I really like the little loop closures except for the fact that they don’t match! The topstitching is on the outside of the loop on one and on the inside on the other. Grrrrr. I’m so annoyed that I missed this when it could have been fixed. It wasn’t until I was hemming the pants that it caught my eye. I let out a yell that startled the Preacher. When he learned the cause for my yelling he didn’t really think that it was warranted.

The pattern calls for a sewn-on fly. I did follow the instructions for this on the first pair and I found the instructions good. But, I didn’t really want to mess with it on this pair and added the fly facing pieces to the pattern before cutting. The fly guard is cut from contrast fabric – a cotton paisley print. I used the same fabric for the front pocket facing and backing for the “tag” (just ribbon from the scrapbooking department of Michael’s).

I also decreased the height of the waistband/yoke by 1”.

The topstitching is done with two strands of grey multi-purpose thread. Increasing the tension and using a topstitch needle helped to get pretty good results. (The more I sew, the more I see that using the proper needle makes ALL the difference!) I wouldn’t describe the grey as “light” but it looks pretty bright against the dark denim. Perhaps a shade or two darker would be preferable.

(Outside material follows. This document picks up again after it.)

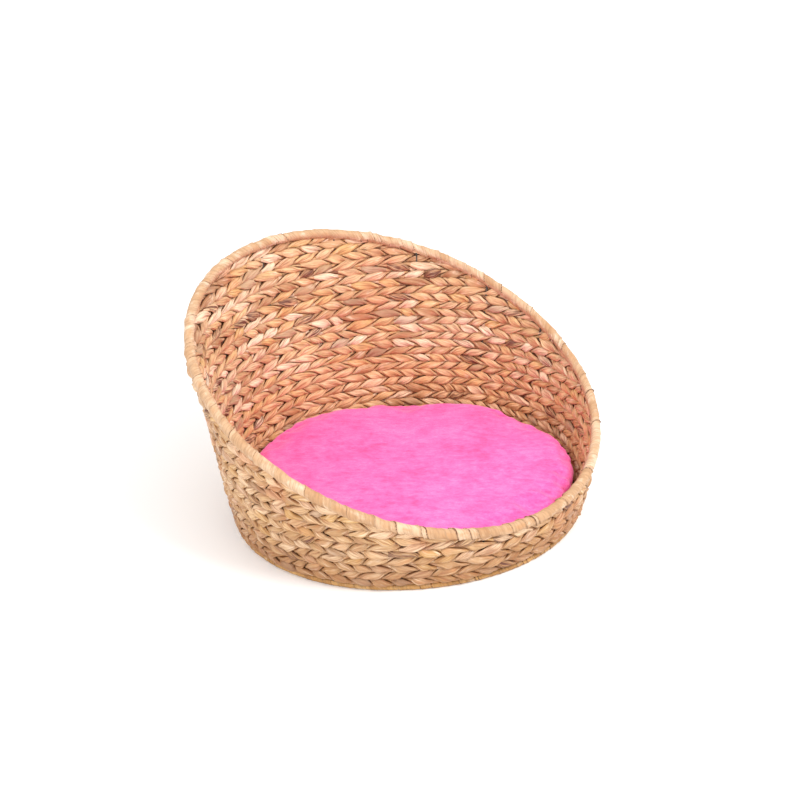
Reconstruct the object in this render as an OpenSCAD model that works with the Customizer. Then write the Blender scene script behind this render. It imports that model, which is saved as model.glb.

I estimate these pants cost about $10.00. The fabric was pretty inexpensive and I was intending these to be a second muslin. But, the more I wear them, the more I like them. I do think the crotch curve could use a little work yet. In the rear view pic it looks like I have a bit of a wedgie, eh? It really doesn’t feel like that when I’m wearing them. I wonder what that means….back to the drawing board….


  1. What a great job on the denim pants. Thanks for the idea of faux welt pockets.

  2. Hi, Good job. If you have future specific fit issues, just e-mail me a photo and I will try to help. Pati Palmer, co-author Pants for Real People.

  3. Really late commenting, but these pants fit you perfect. You did a great job fitting them.